** SHORT PROBLEM **
Produce word for word the lines of the data below running from the one that has "Keep writing the" to the one that has "floor, the soft", inclusive, and no others.

Begin SUPPLIED DATA

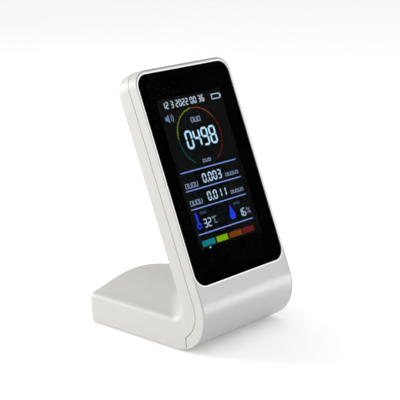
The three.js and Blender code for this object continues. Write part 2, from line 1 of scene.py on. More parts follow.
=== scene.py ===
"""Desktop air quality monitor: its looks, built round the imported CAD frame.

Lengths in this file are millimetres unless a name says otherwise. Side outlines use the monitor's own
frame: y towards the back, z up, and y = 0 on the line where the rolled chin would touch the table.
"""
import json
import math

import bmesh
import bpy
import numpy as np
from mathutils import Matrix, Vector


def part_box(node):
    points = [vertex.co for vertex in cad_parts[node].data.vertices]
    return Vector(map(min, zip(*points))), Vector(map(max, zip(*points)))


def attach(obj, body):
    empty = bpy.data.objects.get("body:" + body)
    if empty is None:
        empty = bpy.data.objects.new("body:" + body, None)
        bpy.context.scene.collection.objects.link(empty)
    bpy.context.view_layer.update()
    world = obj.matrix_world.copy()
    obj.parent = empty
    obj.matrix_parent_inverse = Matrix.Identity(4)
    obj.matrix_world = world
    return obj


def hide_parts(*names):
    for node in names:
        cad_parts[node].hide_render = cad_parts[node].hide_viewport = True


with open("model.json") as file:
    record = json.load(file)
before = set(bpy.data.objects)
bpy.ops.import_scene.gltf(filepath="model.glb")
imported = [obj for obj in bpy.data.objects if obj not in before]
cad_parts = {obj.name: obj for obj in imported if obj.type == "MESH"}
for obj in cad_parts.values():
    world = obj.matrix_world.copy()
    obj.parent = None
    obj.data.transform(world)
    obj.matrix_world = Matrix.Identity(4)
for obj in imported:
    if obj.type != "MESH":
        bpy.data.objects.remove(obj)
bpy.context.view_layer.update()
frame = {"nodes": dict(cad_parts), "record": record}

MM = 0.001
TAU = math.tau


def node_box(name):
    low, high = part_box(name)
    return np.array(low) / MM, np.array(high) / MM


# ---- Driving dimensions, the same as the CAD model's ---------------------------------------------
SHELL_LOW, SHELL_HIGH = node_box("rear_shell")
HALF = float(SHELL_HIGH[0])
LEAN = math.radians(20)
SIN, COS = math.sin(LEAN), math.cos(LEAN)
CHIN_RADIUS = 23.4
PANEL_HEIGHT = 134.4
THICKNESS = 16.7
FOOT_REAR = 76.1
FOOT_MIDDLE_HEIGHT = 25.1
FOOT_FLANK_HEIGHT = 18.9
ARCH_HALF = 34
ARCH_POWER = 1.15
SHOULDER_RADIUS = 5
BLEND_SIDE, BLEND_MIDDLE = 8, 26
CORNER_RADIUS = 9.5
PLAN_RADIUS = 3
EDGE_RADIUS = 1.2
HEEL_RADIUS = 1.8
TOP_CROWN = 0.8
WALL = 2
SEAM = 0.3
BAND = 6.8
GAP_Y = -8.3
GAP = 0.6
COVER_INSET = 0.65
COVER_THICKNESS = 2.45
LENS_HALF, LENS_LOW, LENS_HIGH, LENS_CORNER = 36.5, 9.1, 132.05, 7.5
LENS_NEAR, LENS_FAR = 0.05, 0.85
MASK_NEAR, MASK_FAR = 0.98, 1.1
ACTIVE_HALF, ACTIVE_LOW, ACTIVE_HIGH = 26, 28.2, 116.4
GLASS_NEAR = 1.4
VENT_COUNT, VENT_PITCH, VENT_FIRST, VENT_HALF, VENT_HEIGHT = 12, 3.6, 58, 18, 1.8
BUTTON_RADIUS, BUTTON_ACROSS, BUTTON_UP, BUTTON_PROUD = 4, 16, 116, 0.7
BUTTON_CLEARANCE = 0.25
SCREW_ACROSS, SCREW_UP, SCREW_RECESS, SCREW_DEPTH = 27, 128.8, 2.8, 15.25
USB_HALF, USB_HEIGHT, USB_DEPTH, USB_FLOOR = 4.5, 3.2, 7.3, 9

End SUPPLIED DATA
Begin SUPPLIED DATA

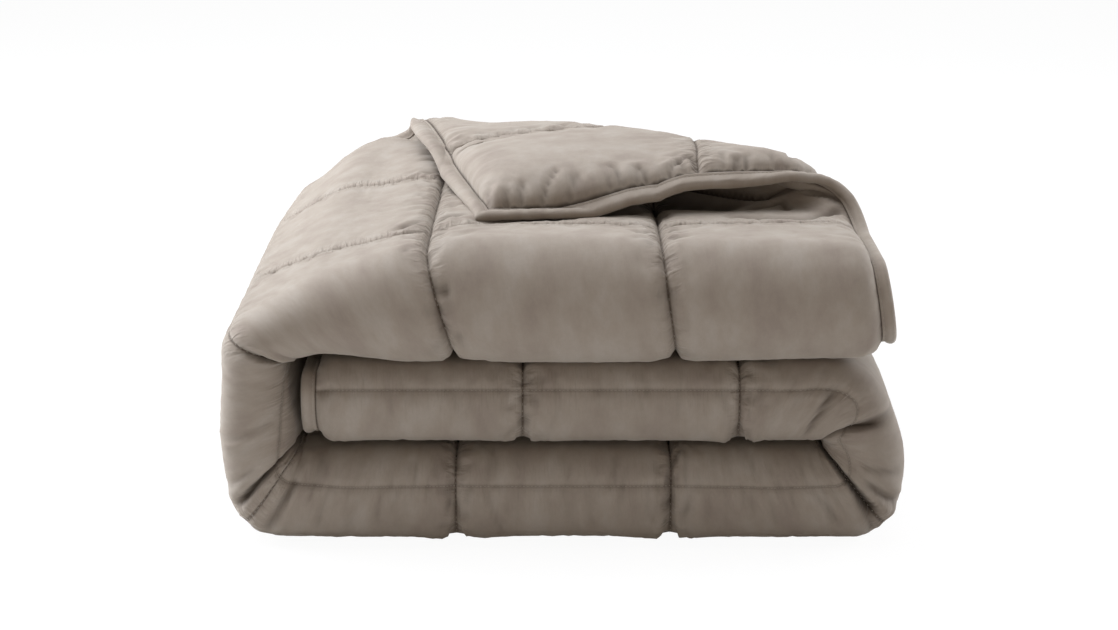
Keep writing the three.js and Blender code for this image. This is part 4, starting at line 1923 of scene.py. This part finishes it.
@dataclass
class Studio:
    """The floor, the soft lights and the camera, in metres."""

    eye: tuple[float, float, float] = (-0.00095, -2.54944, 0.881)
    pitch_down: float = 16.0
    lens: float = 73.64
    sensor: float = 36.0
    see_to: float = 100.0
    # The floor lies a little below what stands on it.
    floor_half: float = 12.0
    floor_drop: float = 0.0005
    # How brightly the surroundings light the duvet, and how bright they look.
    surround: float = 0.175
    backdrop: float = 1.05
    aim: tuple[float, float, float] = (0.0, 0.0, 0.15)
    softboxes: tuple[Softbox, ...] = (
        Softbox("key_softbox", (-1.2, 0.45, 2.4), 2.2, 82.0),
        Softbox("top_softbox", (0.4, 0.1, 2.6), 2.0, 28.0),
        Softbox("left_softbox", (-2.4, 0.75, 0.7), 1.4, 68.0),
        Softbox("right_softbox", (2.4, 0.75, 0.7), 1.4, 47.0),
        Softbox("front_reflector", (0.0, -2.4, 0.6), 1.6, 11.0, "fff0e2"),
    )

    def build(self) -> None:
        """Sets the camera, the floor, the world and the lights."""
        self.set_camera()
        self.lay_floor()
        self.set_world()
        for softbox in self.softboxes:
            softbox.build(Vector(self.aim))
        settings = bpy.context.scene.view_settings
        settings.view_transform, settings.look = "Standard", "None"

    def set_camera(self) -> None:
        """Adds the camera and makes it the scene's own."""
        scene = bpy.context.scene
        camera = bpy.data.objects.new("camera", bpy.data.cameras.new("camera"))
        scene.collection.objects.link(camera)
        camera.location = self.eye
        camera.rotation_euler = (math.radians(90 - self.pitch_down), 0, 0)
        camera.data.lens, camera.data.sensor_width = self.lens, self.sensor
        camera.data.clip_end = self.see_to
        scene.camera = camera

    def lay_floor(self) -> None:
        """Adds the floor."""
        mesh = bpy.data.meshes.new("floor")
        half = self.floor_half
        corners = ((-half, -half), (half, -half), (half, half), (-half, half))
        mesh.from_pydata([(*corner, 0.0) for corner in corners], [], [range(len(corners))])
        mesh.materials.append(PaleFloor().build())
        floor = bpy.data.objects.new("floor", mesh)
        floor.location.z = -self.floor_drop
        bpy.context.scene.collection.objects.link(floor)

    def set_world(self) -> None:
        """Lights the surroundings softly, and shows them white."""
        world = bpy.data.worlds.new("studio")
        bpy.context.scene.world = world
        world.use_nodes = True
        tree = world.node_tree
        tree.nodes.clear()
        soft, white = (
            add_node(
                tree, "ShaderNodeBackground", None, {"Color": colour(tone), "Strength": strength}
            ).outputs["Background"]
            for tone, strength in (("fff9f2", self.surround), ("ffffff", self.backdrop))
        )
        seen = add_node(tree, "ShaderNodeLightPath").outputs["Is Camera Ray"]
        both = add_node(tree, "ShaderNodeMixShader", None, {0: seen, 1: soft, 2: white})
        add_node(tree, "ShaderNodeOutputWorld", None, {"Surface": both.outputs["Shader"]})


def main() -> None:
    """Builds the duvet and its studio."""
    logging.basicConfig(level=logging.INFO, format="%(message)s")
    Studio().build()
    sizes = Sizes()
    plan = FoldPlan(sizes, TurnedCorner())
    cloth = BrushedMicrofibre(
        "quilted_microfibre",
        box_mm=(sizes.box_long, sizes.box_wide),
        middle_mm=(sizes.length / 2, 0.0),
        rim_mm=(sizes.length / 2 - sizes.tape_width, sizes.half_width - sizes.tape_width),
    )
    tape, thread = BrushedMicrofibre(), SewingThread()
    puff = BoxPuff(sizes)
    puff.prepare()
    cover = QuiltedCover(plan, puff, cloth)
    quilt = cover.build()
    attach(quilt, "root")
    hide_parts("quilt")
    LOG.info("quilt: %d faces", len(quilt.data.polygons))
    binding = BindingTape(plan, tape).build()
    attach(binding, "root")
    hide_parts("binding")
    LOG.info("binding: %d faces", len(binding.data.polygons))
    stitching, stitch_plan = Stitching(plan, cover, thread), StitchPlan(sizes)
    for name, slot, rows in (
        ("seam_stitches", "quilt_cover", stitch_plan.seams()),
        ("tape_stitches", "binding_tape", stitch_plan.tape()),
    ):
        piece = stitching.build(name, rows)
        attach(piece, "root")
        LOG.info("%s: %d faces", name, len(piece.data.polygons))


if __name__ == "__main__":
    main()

End SUPPLIED DATA

** ANSWER TO THE TASK **
Keep writing the three.js and Blender code for this image. This is part 4, starting at line 1923 of scene.py. This part finishes it.
@dataclass
class Studio:
    """The floor, the soft lights and the camera, in metres."""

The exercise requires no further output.